A marcha começou liderada por Morales e agora continua sem o ex-presidente, que a abandonou para, segundo ele mesmo indicou, demonstrar que o objetivo não é defender sua candidatura presidencial para as eleições de 2025. Algo que o cientista político Marcelo Arequipa, docente da Universidade Mayor de San Andrés, na Bolívia, contesta.

Segundo Arequipa, uma reunião do Movimento ao Socialismo (MAS) convocada pelo ex-presidente e na qual se falou sobre a realização da marcha atual, já apontava para objetivos políticos, entre eles habilitá-lo como candidato. MAS é o partido tanto de Arce quanto de seu padrinho político, Morales, e o controle da legenda é agora disputado por ambos.

"Evo Morales e seus aliados tentaram dizer que sua marcha tem a ver com reivindicações econômicas, pela falta de combustíveis e pelos preços dos produtos na Bolívia. Mas a população já identificou claramente que sua marcha é política", aponta.

A candidatura de Evo Morales

Em um congresso realizado em 2023 na localidade de Lauca Ñ — não reconhecido pelas autoridades eleitorais —, Morales foi ratificado como líder do MAS por seus apoiadores, que também o escolheram como candidato para 2025. Isso, apesar dos impedimentos legais, que seus partidários não consideram válidos.

"Morales não pode ser candidato por várias razões.
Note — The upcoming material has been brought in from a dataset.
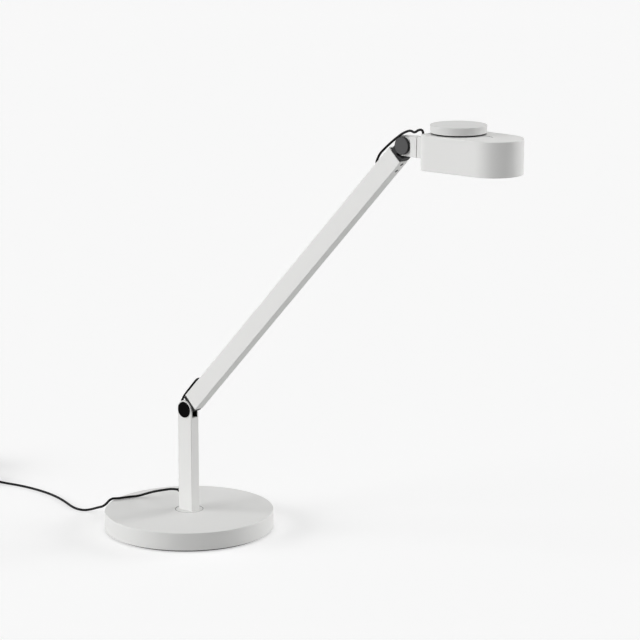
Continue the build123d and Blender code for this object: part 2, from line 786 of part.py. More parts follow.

Entre outras, porque ele perdeu o referendo de 2016, no qual a população rejeitou a ideia de mudar a Constituição para que ele pudesse voltar a se candidatar. Esse precedente é muito importante e dá confiança a Luis Arce para provavelmente tentar a reeleição", afirma José Blanes, fundador e pesquisador do Centro Boliviano de Estudos Multidisciplinares (CEBEM).

Arequipa aponta para outro elemento-chave: "A sentença do Tribunal Constitucional de dezembro do ano passado diz que não pode haver reeleição de maneira contínua ou descontínua na Bolívia. Isso acaba fechando a possibilidade de que, em termos legais, Evo Morales possa ser candidato."

O racha no MAS

Mesmo assim, a disputa política ainda não foi resolvida. "Há um MAS de Evo Morales e um MAS de Luis Arce. Nenhum dos dois conseguiu receber o apoio do Tribunal Constitucional e menos ainda do Tribunal Eleitoral", diz Blanes, para quem o nome mais forte será definido nas ruas.

Arequipa concorda: "Tudo foi transferido hoje para o cenário das ruas. As ruas vão acabar resolvendo o problema político".

Atualmente, não está claro quem controla o partido. "Evo Morales controla o Senado. A Câmara dos Deputados é controlada por Luis Arce", explica Arequipa.

Presidente da Bolívia, Luis Arce
O atual presidente, Luis Arce, controla apenas com o apoio de uma parte do MASFoto: Aizar Raldes/AFP/Getty Images

"Estamos vendo um processo de implosão dentro do partido mais importante que a Bolívia já produziu", considera Zuazo.

A especialista também fala de uma crise de base. "As organizações sociais que deram origem ao partido também estão profundamente divididas, e isso é o que estamos vendo nas ruas. E isso é algo perigoso", afirma.

Na opinião da pesquisadora da Universidade Livre de Berlim, o que está em discussão hoje na Bolívia é a possibilidade de o Movimento ao Socialismo ser ou não um partido democrático. Questionada sobre qual das duas alas do MAS representa a opção democrática, ela responde: "É triste dizer, mas acredito que nenhuma. Mas também nenhuma das duas apresenta um discurso abertamente contrário à democracia."

A estabilidade democrática está em risco?

Na última segunda-feira, um grupo indígena conhecido como Ponchos Rojos acrescentou mais um ingrediente à tensão política, bloqueando estradas e exigindo a renúncia do atual governo e a convocação de novas eleições.

"Quando setores mobilizados já propõem o encurtamento do mandato constitucional, acho que a estabilidade democrática está em perigo, há o risco de se subverter a ordem democrática. Acho que a democracia está em perigo na Bolívia também porque há uma agenda que não é necessariamente democrática", diz Arequipa.

Blanes não acredita que a democracia esteja em perigo "formalmente", mas sim "na prática". Ele aponta que já se fala de uma situação que obrigue Arce a renunciar e na qual o presidente do Senado assume o poder. Mas ele não se atreve a prever um desfecho para a disputa. "Neste momento, está por se definir qual das alas do MAS vai prevalecer. Até o momento, nenhuma das duas. Um dos resultados possíveis da atual confrontação talvez seja o fim do partido", opina.